#### [Collected material]
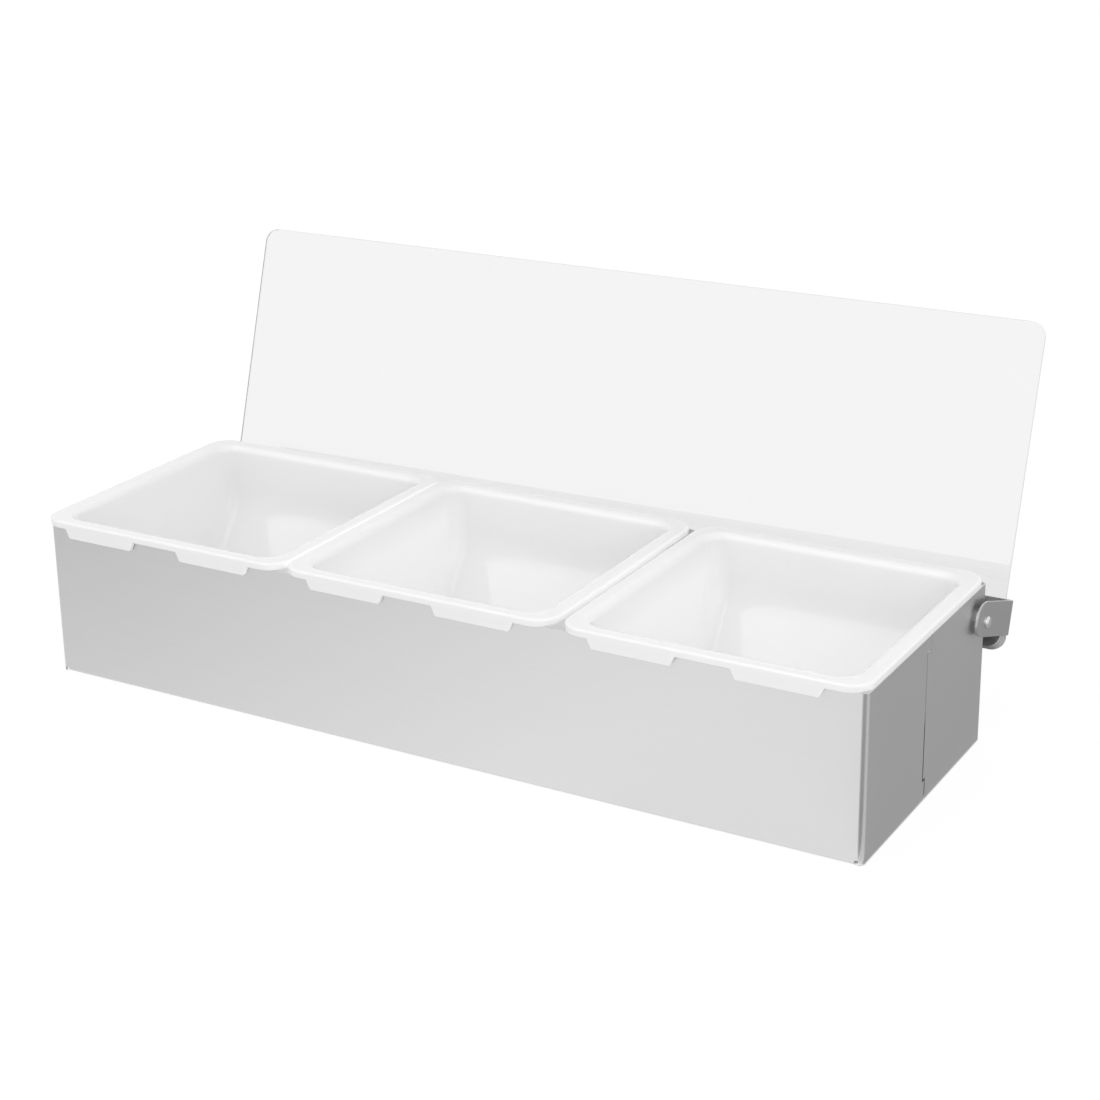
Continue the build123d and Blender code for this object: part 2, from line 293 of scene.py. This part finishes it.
# Pieces: each is the CAD node's own shape, merged, with soft cut edges and smooth bends
def dress(name, body, material, edge, second=None, choose_second=None, smooth_angle=32):
    mesh = bpy.data.meshes.new(name + "_finished")
    shape = bmesh.new()
    shape.from_mesh(nodes[name].data)
    bmesh.ops.remove_doubles(shape, verts=shape.verts, dist=1e-6)
    bmesh.ops.dissolve_limit(
        shape, angle_limit=radians(0.05), verts=shape.verts, edges=shape.edges,
        use_dissolve_boundaries=False
    )
    for face in shape.faces:
        face.smooth = True
    for line in shape.edges:
        line.smooth = line.calc_face_angle(0) < radians(smooth_angle)
    if second:
        for face in choose_second(shape):
            face.material_index = 1
    shape.to_mesh(mesh)
    shape.free()
    piece = bpy.data.objects.new(name + "_finished", mesh)
    mesh.materials.append(material)
    if second:
        mesh.materials.append(second)
    scene.collection.objects.link(piece)
    if edge:
        bevel = piece.modifiers.new("cut edges", "BEVEL")
        bevel.width = edge
        bevel.segments = 2
        bevel.limit_method = "ANGLE"
        bevel.angle_limit = radians(smooth_angle)
        bevel.harden_normals = True
    normals = piece.modifiers.new("even shading", "WEIGHTED_NORMAL")
    normals.keep_sharp = True
    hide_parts(name)
    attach(piece, body)


# Stage
def seen_or_through(tree, path):
    """1 for what the camera sees directly or through the clear sheet, 0 for what lights the pieces."""
    direct = reckon(tree, "LESS_THAN", path.outputs["Diffuse Depth"], 0.5, (-800, 300))
    through = reckon(tree, "MULTIPLY", path.outputs["Is Transmission Ray"], direct, (-600, 300))
    return reckon(tree, "MAXIMUM", path.outputs["Is Camera Ray"], through, (-400, 300))


def make_floor():
    """A pale floor that reads as white and keeps a faint shadow."""
    mesh = bpy.data.meshes.new("floor")
    shape = bmesh.new()
    bmesh.ops.create_grid(shape, x_segments=1, y_segments=1, size=floor_half_size)
    shape.to_mesh(mesh)
    shape.free()
    floor = bpy.data.objects.new("floor", mesh)
    scene.collection.objects.link(floor)
    material, tree, shader = new_material("floor", Roughness=1.0)
    shader.inputs["Specular IOR Level"].default_value = 0.0
    shader.inputs["Base Color"].default_value = (floor_colour, floor_colour, floor_colour, 1)
    path = node(tree, "ShaderNodeLightPath", (-1000, 300))
    reflection = path.outputs["Is Glossy Ray"]
    reflected = reckon(tree, "MULTIPLY", reflection, floor_share_in_reflections, (-400, 100))
    seen = reckon(tree, "MAXIMUM", seen_or_through(tree, path), reflected, (-200, 300))
    share = reckon(tree, "MULTIPLY", seen, floor_glow_share, (0, 300))
    glow = node(tree, "ShaderNodeEmission", (-200, 100))
    glow.inputs["Color"].default_value = white
    glow.inputs["Strength"].default_value = floor_glow
    blend = node(tree, "ShaderNodeMixShader", (300, 200))
    for number, source in enumerate((share, shader.outputs[0], glow.outputs[0])):
        tree.links.new(source, blend.inputs[number])
    tree.links.new(blend.outputs[0], tree.nodes["Material Output"].inputs["Surface"])
    mesh.materials.append(material)


def card(name, corners, shade, far_shade=None, span=(0, 1), seen_through_lid=False):
    """A card that only reflections show, or only the clear lid, even or fading along X."""
    mesh = bpy.data.meshes.new(name)
    shape = bmesh.new()
    shape.faces.new([shape.verts.new(corner) for corner in corners])
    shape.to_mesh(mesh)
    shape.free()
    made = bpy.data.objects.new(name, mesh)
    scene.collection.objects.link(made)
    material, tree, shader = new_material(name, Roughness=1.0)
    glow = node(tree, "ShaderNodeEmission", (-200, 100))
    glow.inputs["Strength"].default_value = shade
    if far_shade is not None:
        split = node(tree, "ShaderNodeSeparateXYZ", (-800, 0))
        tree.links.new(object_coordinates(tree, (-1000, 0)), split.inputs[0])
        along = map_range(tree, split.outputs["X"], span, (shade, far_shade), (-500, 0))
        tree.links.new(along, glow.inputs["Strength"])
    tree.links.new(glow.outputs[0], tree.nodes["Material Output"].inputs["Surface"])
    mesh.materials.append(material)
    made.visible_camera = False
    made.visible_diffuse = False
    made.visible_glossy = not seen_through_lid
    made.visible_transmission = seen_through_lid
    made.visible_shadow = False


def floor_card(name, outline, **settings):
    """A card flat on the floor."""
    card(name, [(x, y, card_height) for x, y in outline], **settings)


def room_card(name, distance, azimuths, elevations, shade):
    """A tall card far off, between two directions left of straight ahead and two heights, in degrees."""
    first, last = azimuths
    low, high = elevations
    corners = []
    for azimuth, elevation in ((first, low), (last, low), (last, high), (first, high)):
        flat = distance * cos(radians(elevation))
        left, forward = flat * sin(radians(azimuth)), flat * cos(radians(azimuth))
        corners.append((-left, -forward, distance * sin(radians(elevation))))
    card(name, corners, shade)


def make_cards():
    """Grey and white cards that paint the steel's reflections, a window that paints the trays' reflections,
    and a painted cast shadow.
    """
    case_points = [vert.co for vert in nodes["case_shell"].data.vertices]
    end = max(point.x for point in case_points)
    front = min(point.y for point in case_points)
    right = ((end + 0.0002, front), (2.2, 1.2), (2.2, 2.5), (end + 0.0002, 2.5))
    corner = ((end - 0.002, front - 0.006), (0.2, -0.46), (0.66, -0.6), (0.8, -0.25))
    edge = ((end - 0.001, front - 0.003), (0.8, -0.25), (2.2, -0.4), (2.2, 1.2))
    left = ((-2.5, -2.5), (0.1, -2.5), (0.1, front - 0.0005), (-2.5, front - 0.0005))
    behind = ((-0.35, 0.1), (0.4, 0.1), (0.4, 0.3075), (0.1, 0.3045), (-0.35, 0.289))
    # Painted shade in reflections: the right card stands for the floor in the case's shadow, the corner
    # card paints a dark band on the corner bend, the edge card dims the bright line beside it, and the left
    # card darkens the front panel's reflection towards the left.
    floor_card("right card", right, shade=0.42)
    floor_card("corner card", corner, shade=0.3)
    floor_card("edge card", edge, shade=0.68)
    floor_card("left card", left, shade=0.68, far_shade=1.0, span=(-0.4, 0.05))
    floor_card("shadow behind the case", behind, shade=0.915, seen_through_lid=True)
    # The window lights nothing: it is a painted reflection, seen only in glossy surfaces.
    room_card("window", distance=4.0, azimuths=(-5, 75), elevations=(19, 80), shade=2.3)


def lamp(name, place, size, power):
    data = bpy.data.lights.new(name, "AREA")
    data.shape = "RECTANGLE"
    data.size, data.size_y = size
    data.energy = power
    made = bpy.data.objects.new(name, data)
    made.location = place
    aim = Vector(lamp_target) - Vector(place)
    made.rotation_euler = aim.to_track_quat("-Z", "Y").to_euler()
    scene.collection.objects.link(made)


def make_world():
    """Even light from all round, a little stronger where the camera sees it."""
    world = bpy.data.worlds.new("studio")
    scene.world = world
    world.use_nodes = True
    tree = world.node_tree
    seen = seen_or_through(tree, node(tree, "ShaderNodeLightPath", (-1000, 300)))
    strength = map_range(tree, seen, (0, 1), (world_received, world_seen), (-200, 300))
    background = tree.nodes["Background"]
    background.inputs["Color"].default_value = white
    tree.links.new(strength, background.inputs["Strength"])


make_camera()

grain = grain_group()
steels = {
    "case_steel": steel(
        "brushed case steel", grain, colour=(0.72, 0.72, 0.72), rough=0.34, contrast=0.02,
        grain_depth=0.000005, scales=(5, 5, 2600)
    ),
    "bracket_steel": steel(
        "bracket steel", grain, colour=(0.6, 0.6, 0.61), rough=0.3, contrast=0.04,
        grain_depth=0.000008, scales=(30, 30, 900)
    ),
    "bright_steel": steel(
        "bright steel", grain, colour=(0.8, 0.8, 0.8), rough=0.18, contrast=0.03,
        grain_depth=0.000004, scales=(60, 500, 500)
    ),
}
cut_edges = {"case_steel": 0.00012, "bracket_steel": 0.00018, "bright_steel": 0.00012}
tray_outside = tray_outside_plastic_painted_glow()
tray_insides = {
    tray: tray_inside_plastic(tray, beside_another=tray != "tray_left")
    for tray in ("tray_left", "tray_centre", "tray_right")
}
clear_lid = clear_plastic("clear lid plastic", transmission=1.0, roughs=(0.02, 0.05))
cut_lid = clear_plastic("clear lid plastic, cut edge", transmission=0.0, roughs=(0.3, 0.4))

record = frame["record"]
bodies = {member: body for body, members in record["behaviour"]["bodies"].items() for member in members}
slots = {row["node"]: row["material_slot"] for row in record["subparts"]}
for name, slot in slots.items():
    if name in tray_insides:
        dress(name, bodies[name], tray_insides[name], 0, tray_outside, outward_faces)
    elif name == "lid_sheet":
        dress(name, bodies[name], clear_lid, 0, cut_lid, cut_faces)
    else:
        dress(name, bodies[name], steels[slot], cut_edges[slot])

make_floor()
make_cards()
lamp("overhead", place=(-0.1, -0.1, 1.9), size=(2.4, 2.0), power=3)
lamp("side", place=(1.7, -1.35, 1.0), size=(1.6, 1.2), power=6.5)
make_world()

#### [Exercise objective]
Print only the lines from the top of the data above down to the line holding "through, (-400, 300))", inclusive.

#### [Response to the exercise]
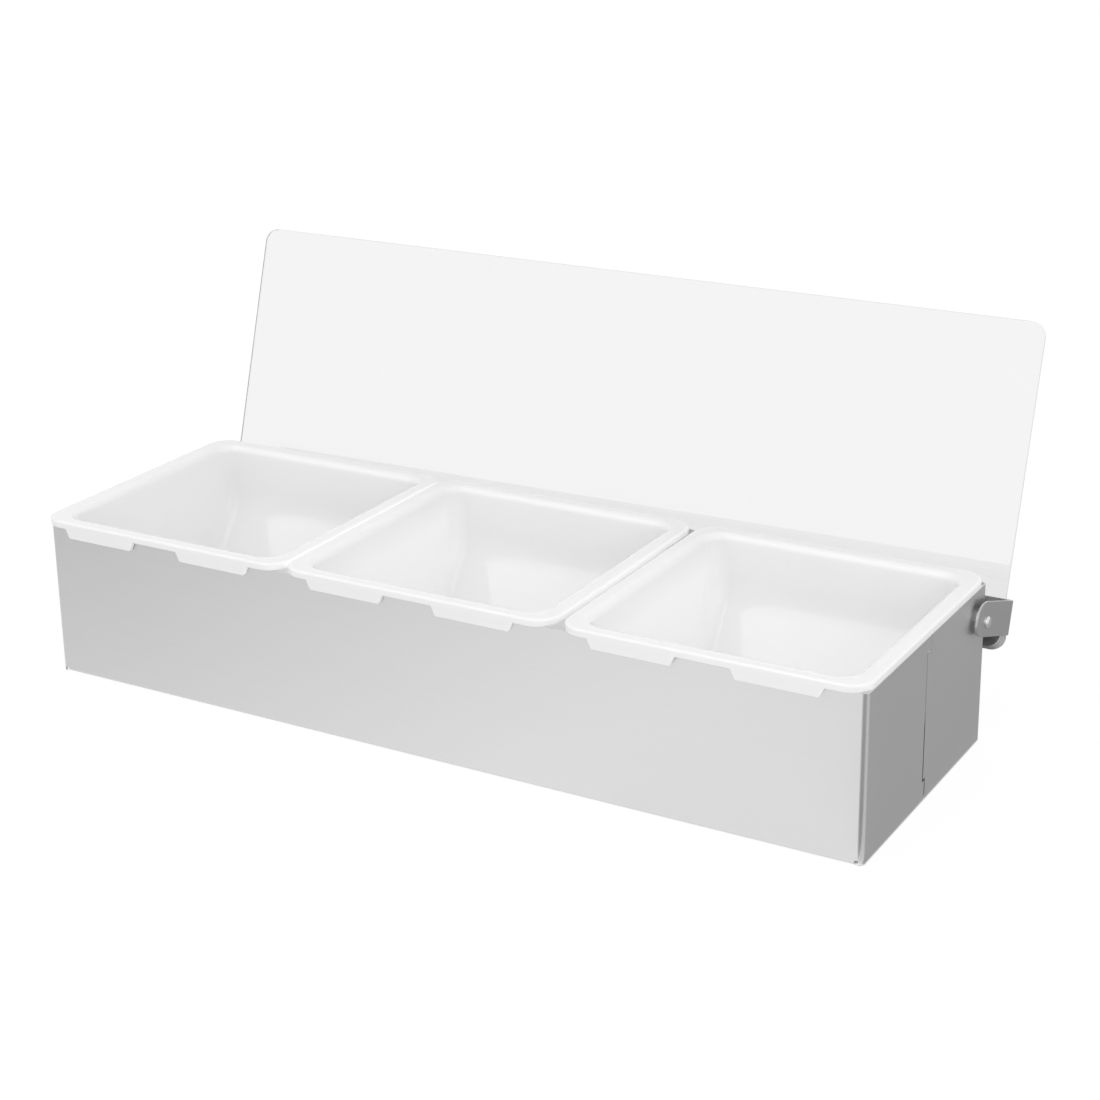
Continue the build123d and Blender code for this object: part 2, from line 293 of scene.py. This part finishes it.
# Pieces: each is the CAD node's own shape, merged, with soft cut edges and smooth bends
def dress(name, body, material, edge, second=None, choose_second=None, smooth_angle=32):
    mesh = bpy.data.meshes.new(name + "_finished")
    shape = bmesh.new()
    shape.from_mesh(nodes[name].data)
    bmesh.ops.remove_doubles(shape, verts=shape.verts, dist=1e-6)
    bmesh.ops.dissolve_limit(
        shape, angle_limit=radians(0.05), verts=shape.verts, edges=shape.edges,
        use_dissolve_boundaries=False
    )
    for face in shape.faces:
        face.smooth = True
    for line in shape.edges:
        line.smooth = line.calc_face_angle(0) < radians(smooth_angle)
    if second:
        for face in choose_second(shape):
            face.material_index = 1
    shape.to_mesh(mesh)
    shape.free()
    piece = bpy.data.objects.new(name + "_finished", mesh)
    mesh.materials.append(material)
    if second:
        mesh.materials.append(second)
    scene.collection.objects.link(piece)
    if edge:
        bevel = piece.modifiers.new("cut edges", "BEVEL")
        bevel.width = edge
        bevel.segments = 2
        bevel.limit_method = "ANGLE"
        bevel.angle_limit = radians(smooth_angle)
        bevel.harden_normals = True
    normals = piece.modifiers.new("even shading", "WEIGHTED_NORMAL")
    normals.keep_sharp = True
    hide_parts(name)
    attach(piece, body)


# Stage
def seen_or_through(tree, path):
    """1 for what the camera sees directly or through the clear sheet, 0 for what lights the pieces."""
    direct = reckon(tree, "LESS_THAN", path.outputs["Diffuse Depth"], 0.5, (-800, 300))
    through = reckon(tree, "MULTIPLY", path.outputs["Is Transmission Ray"], direct, (-600, 300))
    return reckon(tree, "MAXIMUM", path.outputs["Is Camera Ray"], through, (-400, 300))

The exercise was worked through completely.